What Does It Mean If Your Grilled Chicken Shrinks?

Ever drop a piece of meat on the grill and take it off to discover it has shrunk down to half its original size? While this might be expected of a burger which is not a solid piece of meat, it's a little more startling when we see it with steaks or pieces of chicken that aren't held together with additives. 

So why does this happen? The answer is pretty simple science. Relish Relish notes that, in general, "beef, poultry, and fish tend to shrink by about 25% when cooked," though the exact amount it shrinks depends on how much moisture and fat content the piece of meat in question has.
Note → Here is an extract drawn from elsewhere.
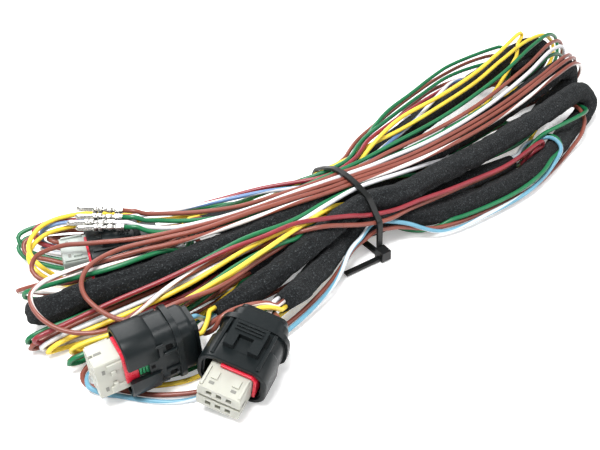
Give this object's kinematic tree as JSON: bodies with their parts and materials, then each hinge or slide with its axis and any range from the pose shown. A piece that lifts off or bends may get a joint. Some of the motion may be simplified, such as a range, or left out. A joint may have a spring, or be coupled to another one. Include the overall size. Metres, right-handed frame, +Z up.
{
  "type": "wiring harness",
  "caption": "Vehicle wiring harness wound into a hank: taped runs and loose wires held by a cable tie, with sealed plug connectors and crimped terminals.",
  "frame": {"origin": "on the table, in the middle of the cable tie's strap where it is flat under the hank", "axes": "+X along the hank, from the connectors towards the far bends; +Y across it, from the near taped runs towards the far one; +Z up"},
  "size_m": [0.3378, 0.1473, 0.0325],
  "materials": {
    "blue": "semi gloss wire insulation",
    "brown": "semi gloss wire insulation",
    "brown_white": "semi gloss wire insulation with a tracer stripe",
    "carrier": "satin moulded plastic, slightly milky",
    "carrier_grey": "satin moulded plastic, milky grey",
    "fleece": "rough fleece tape",
    "green": "semi gloss wire insulation",
    "housing": "satin moulded plastic",
    "lock": "semi gloss moulded plastic",
    "mat": "satin rubber",
    "metal": "tin plated",
    "seal": "satin rubber",
    "tie": "satin moulded plastic",
    "white": "semi gloss wire insulation",
    "white_blue": "semi gloss wire insulation with a tracer stripe",
    "yellow": "semi gloss wire insulation"
  },
  "bodies": {
    "root": {"cable_tie": "tie", "connector_1_carrier": "carrier", "connector_1_housing": "housing", "connector_1_lock": "lock", "connector_1_rear_cover": "housing", "connector_1_seal_ring": "seal", "connector_1_wire_seal": "mat", "connector_2_carrier": "carrier", "connector_2_housing": "housing", "connector_2_lock": "lock", "connector_2_rear_cover": "housing", "connector_2_seal_ring": "seal", "connector_2_wire_seal": "mat", "connector_3_carrier": "carrier_grey", "connector_3_housing": "housing", "connector_3_lock": "lock", "connector_3_seal_ring": "seal", "connector_3_wire_seal": "mat", "pin_terminal_1": "metal", "pin_terminal_2": "metal", "pin_terminal_3": "metal", "pin_terminal_4": "metal", "trunk_far": "fleece", "trunk_low": "fleece", "trunk_main": "fleece", "trunk_near": "fleece", "wire_connector_1_1": "brown", "wire_connector_1_2": "blue", "wire_connector_1_3": "yellow", "wire_connector_2_1": "yellow", "wire_connector_2_2": "brown", "wire_connector_2_3": "white", "wire_fan_brown": "brown", "wire_fan_brown_2": "brown", "wire_fan_green": "green", "wire_fan_white": "white", "wire_fan_yellow": "yellow", "wire_fan_yellow_2": "yellow", "wire_far_brown": "brown", "wire_far_green": "green", "wire_far_white": "white_blue", "wire_far_yellow": "yellow", "wire_loop_brown_big": "brown", "wire_loop_brown_top": "brown", "wire_loop_brown_white": "brown_white", "wire_low_blue": "blue", "wire_low_brown": "brown", "wire_low_green": "green", "wire_low_yellow": "yellow", "wire_pin_brown": "brown", "wire_pin_green": "green", "wire_pin_green_2": "green", "wire_pin_white": "white", "wire_small_brown": "brown_white", "wire_small_green": "green"}
  },
  "joints": []
}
As Weight Watchers explains, animal tissues like meat contract when heated, and the more liquid or fat in a protein, and the hotter and more prolonged the cooking time, the more liquids will be evaporated or melted out of it, causing it to shrink down.

How to avoid dry chicken

While it is natural for meat to shrink a bit on the grill, it can create some issues for your dinner, including drying out your grilled chicken. Although Eating Well notes that you can use the shrinkage of meat to approximate if it has cooked through or not, meat that is dark on the outside but has not shrunk is likely still undercooked — there is a fine line between ideally done and overcooked chicken. Chef Works explains that ensuring your meat is defrosted before putting it on the grill will reduce necessary cooking time and heat and avoid drying the food out, while adding some extra salt or brine will help trap moisture. 

Finally, Relish Relish recommends starting with meat that has not had extra moisture added in, a technique used by some grocery stores to increase the weight and price. Higher quality, leaner meat may cost a bit more, but in the end, you will get more meat for your dollar.